Data records
↓↓↓
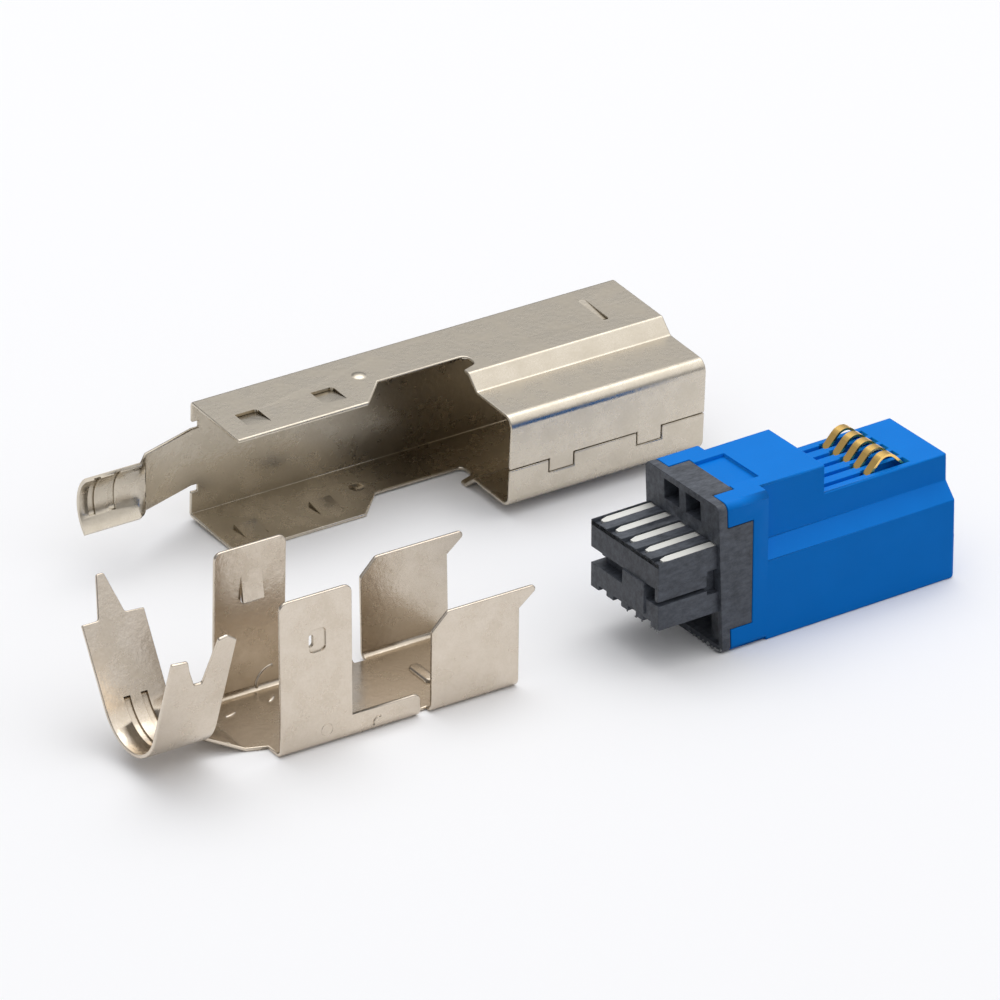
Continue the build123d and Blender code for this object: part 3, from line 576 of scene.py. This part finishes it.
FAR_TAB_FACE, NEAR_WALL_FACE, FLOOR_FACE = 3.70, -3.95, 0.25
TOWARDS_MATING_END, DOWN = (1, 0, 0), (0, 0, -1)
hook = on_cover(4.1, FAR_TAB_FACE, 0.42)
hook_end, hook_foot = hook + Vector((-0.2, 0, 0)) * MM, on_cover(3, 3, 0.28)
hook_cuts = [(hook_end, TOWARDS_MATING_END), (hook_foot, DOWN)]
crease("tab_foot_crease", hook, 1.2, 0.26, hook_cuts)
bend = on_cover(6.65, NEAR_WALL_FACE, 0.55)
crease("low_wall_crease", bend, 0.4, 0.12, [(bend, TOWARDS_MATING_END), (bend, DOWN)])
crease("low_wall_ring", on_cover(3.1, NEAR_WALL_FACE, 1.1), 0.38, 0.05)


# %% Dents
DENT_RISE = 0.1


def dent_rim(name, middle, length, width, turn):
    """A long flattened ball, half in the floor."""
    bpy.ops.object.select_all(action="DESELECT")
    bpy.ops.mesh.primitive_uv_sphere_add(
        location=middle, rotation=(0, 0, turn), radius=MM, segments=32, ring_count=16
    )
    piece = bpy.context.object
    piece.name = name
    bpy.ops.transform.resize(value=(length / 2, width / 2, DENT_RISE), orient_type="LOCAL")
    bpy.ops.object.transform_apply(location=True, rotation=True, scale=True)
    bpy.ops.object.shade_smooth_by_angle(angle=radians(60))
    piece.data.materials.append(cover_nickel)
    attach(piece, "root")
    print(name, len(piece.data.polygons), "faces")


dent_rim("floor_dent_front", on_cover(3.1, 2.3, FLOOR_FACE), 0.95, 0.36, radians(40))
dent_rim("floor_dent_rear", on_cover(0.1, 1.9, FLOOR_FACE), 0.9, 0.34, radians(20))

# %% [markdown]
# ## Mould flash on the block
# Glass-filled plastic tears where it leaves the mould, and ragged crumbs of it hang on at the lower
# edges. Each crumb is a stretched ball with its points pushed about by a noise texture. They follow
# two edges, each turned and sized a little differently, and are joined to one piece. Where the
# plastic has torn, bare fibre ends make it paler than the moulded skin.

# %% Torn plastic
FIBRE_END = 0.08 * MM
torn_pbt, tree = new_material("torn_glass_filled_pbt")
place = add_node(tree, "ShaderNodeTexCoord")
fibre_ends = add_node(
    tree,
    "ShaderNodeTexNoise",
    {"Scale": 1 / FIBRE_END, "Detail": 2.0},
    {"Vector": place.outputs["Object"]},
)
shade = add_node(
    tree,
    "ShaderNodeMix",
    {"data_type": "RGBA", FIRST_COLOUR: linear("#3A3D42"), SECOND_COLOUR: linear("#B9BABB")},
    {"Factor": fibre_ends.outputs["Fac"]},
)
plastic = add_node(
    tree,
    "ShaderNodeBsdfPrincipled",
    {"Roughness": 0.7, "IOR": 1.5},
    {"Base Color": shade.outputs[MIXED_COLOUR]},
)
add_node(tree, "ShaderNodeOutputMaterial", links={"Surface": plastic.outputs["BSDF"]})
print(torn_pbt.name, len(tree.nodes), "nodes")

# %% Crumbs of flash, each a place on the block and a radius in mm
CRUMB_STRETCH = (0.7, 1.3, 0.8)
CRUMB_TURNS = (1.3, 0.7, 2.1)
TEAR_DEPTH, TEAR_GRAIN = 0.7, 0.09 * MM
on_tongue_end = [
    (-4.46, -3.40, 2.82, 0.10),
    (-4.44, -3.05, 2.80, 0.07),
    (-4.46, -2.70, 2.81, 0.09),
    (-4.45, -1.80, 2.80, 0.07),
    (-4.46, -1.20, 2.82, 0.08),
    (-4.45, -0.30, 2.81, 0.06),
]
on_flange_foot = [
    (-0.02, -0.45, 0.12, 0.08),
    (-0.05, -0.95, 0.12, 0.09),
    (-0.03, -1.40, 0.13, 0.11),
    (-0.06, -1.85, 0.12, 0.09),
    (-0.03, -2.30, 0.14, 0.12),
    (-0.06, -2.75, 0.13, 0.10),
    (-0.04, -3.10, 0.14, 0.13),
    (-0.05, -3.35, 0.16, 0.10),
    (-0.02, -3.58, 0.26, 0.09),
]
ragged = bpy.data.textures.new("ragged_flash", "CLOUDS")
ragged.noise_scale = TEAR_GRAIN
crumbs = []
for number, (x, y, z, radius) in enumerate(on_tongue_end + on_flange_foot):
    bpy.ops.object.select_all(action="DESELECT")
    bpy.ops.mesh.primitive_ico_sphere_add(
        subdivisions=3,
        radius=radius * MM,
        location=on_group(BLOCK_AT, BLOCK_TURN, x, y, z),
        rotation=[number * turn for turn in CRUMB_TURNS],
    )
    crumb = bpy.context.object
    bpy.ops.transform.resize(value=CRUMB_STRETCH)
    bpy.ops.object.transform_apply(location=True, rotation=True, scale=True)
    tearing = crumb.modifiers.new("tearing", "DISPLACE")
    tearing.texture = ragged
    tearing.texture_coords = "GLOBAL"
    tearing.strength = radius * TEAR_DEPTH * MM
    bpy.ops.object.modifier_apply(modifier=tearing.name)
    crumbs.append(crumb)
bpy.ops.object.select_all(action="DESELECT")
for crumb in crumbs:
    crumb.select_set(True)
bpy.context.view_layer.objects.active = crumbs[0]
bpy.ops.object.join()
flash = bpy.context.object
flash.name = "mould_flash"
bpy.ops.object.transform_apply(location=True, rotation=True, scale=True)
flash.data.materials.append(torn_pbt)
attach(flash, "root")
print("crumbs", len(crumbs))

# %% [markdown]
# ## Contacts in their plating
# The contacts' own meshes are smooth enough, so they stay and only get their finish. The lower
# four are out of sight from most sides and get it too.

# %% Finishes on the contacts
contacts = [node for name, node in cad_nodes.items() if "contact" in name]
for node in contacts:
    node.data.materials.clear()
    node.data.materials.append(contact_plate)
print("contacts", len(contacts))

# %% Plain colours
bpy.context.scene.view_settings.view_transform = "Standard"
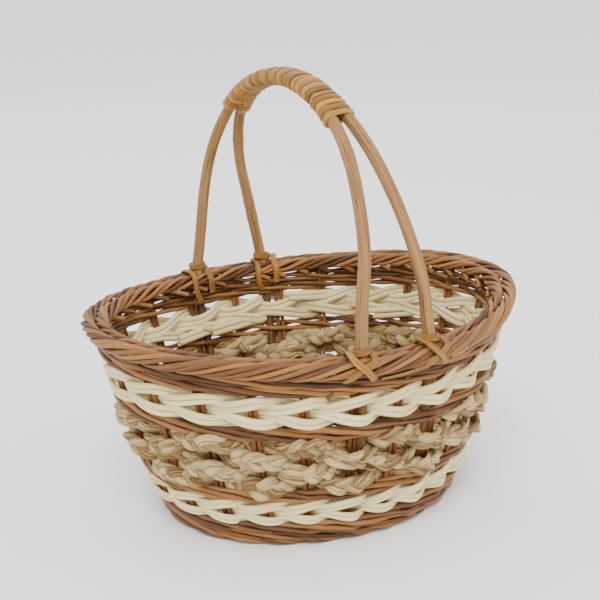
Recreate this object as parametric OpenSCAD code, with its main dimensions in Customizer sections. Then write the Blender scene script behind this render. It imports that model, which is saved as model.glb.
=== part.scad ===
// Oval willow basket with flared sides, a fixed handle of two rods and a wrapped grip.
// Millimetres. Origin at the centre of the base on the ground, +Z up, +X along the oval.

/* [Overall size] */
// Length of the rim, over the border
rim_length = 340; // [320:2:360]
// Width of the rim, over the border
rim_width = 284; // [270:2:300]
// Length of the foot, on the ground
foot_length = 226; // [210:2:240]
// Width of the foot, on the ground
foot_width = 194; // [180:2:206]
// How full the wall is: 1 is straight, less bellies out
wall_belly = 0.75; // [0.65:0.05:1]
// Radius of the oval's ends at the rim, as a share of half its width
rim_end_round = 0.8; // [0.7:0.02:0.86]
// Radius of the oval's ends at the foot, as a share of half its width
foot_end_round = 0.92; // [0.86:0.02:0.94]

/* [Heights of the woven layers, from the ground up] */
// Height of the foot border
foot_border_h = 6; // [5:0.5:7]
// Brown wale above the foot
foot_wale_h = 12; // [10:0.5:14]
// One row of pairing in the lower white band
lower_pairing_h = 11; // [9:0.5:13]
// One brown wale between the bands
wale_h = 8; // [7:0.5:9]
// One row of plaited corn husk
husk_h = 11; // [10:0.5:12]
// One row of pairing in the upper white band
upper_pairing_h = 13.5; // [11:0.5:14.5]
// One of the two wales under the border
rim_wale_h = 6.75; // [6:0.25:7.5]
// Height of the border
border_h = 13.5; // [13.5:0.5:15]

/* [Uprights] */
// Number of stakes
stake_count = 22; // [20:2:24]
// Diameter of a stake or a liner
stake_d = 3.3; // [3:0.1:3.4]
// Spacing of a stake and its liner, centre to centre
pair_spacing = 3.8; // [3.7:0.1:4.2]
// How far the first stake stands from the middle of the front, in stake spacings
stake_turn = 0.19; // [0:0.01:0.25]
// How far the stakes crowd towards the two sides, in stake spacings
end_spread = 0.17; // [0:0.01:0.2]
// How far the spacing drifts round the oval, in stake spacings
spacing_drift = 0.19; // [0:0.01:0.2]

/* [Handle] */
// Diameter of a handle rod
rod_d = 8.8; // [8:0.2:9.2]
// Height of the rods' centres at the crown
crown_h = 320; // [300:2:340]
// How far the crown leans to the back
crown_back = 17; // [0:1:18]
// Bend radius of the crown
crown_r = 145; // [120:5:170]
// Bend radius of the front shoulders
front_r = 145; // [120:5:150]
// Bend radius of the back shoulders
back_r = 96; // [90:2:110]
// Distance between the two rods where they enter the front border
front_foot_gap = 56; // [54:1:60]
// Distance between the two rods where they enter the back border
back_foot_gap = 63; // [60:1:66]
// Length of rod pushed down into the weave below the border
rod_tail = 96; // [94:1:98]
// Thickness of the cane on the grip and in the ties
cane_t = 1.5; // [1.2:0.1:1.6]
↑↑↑
- TO DO -
Repeat exactly, please, each line from the beginning of the data through the line with "# plastic has" in it, and only those lines.

- EXPECTED OUTPUT -
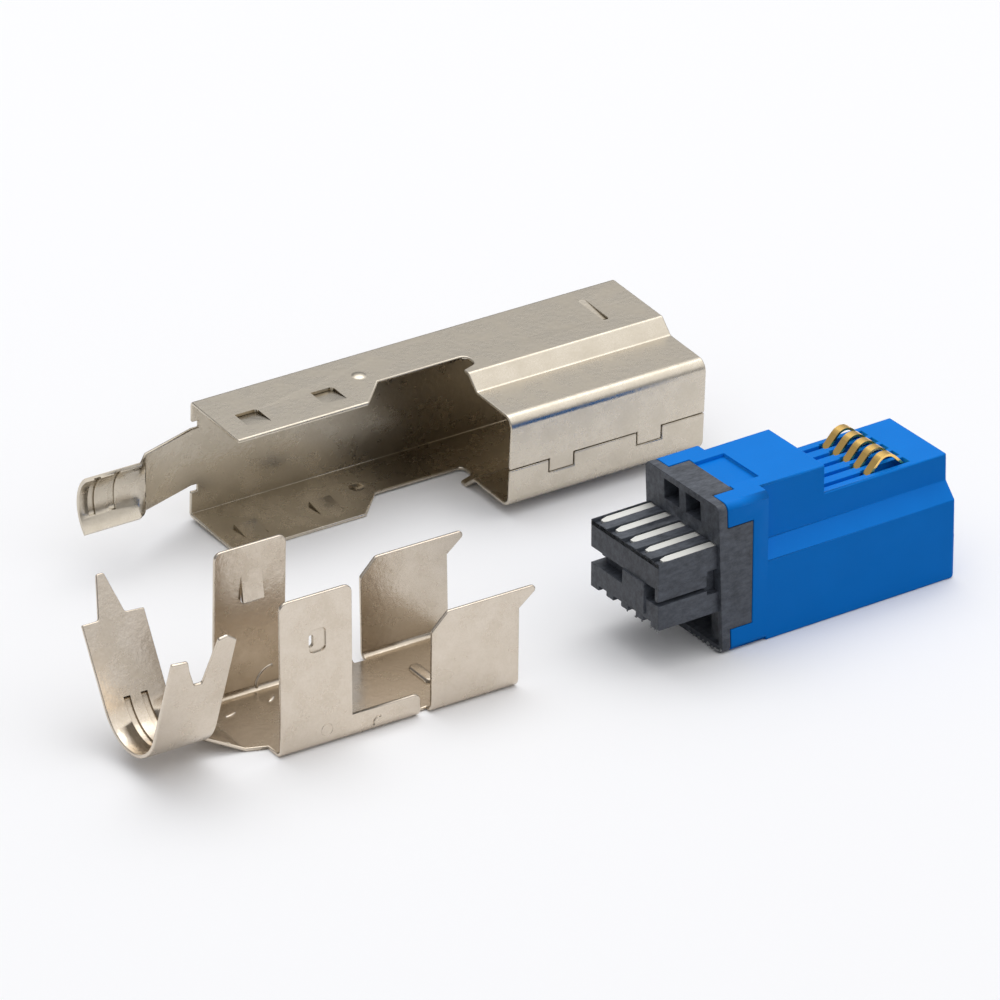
Continue the build123d and Blender code for this object: part 3, from line 576 of scene.py. This part finishes it.
FAR_TAB_FACE, NEAR_WALL_FACE, FLOOR_FACE = 3.70, -3.95, 0.25
TOWARDS_MATING_END, DOWN = (1, 0, 0), (0, 0, -1)
hook = on_cover(4.1, FAR_TAB_FACE, 0.42)
hook_end, hook_foot = hook + Vector((-0.2, 0, 0)) * MM, on_cover(3, 3, 0.28)
hook_cuts = [(hook_end, TOWARDS_MATING_END), (hook_foot, DOWN)]
crease("tab_foot_crease", hook, 1.2, 0.26, hook_cuts)
bend = on_cover(6.65, NEAR_WALL_FACE, 0.55)
crease("low_wall_crease", bend, 0.4, 0.12, [(bend, TOWARDS_MATING_END), (bend, DOWN)])
crease("low_wall_ring", on_cover(3.1, NEAR_WALL_FACE, 1.1), 0.38, 0.05)


# %% Dents
DENT_RISE = 0.1


def dent_rim(name, middle, length, width, turn):
    """A long flattened ball, half in the floor."""
    bpy.ops.object.select_all(action="DESELECT")
    bpy.ops.mesh.primitive_uv_sphere_add(
        location=middle, rotation=(0, 0, turn), radius=MM, segments=32, ring_count=16
    )
    piece = bpy.context.object
    piece.name = name
    bpy.ops.transform.resize(value=(length / 2, width / 2, DENT_RISE), orient_type="LOCAL")
    bpy.ops.object.transform_apply(location=True, rotation=True, scale=True)
    bpy.ops.object.shade_smooth_by_angle(angle=radians(60))
    piece.data.materials.append(cover_nickel)
    attach(piece, "root")
    print(name, len(piece.data.polygons), "faces")


dent_rim("floor_dent_front", on_cover(3.1, 2.3, FLOOR_FACE), 0.95, 0.36, radians(40))
dent_rim("floor_dent_rear", on_cover(0.1, 1.9, FLOOR_FACE), 0.9, 0.34, radians(20))

# %% [markdown]
# ## Mould flash on the block
# Glass-filled plastic tears where it leaves the mould, and ragged crumbs of it hang on at the lower
# edges. Each crumb is a stretched ball with its points pushed about by a noise texture. They follow
# two edges, each turned and sized a little differently, and are joined to one piece. Where the
# plastic has torn, bare fibre ends make it paler than the moulded skin.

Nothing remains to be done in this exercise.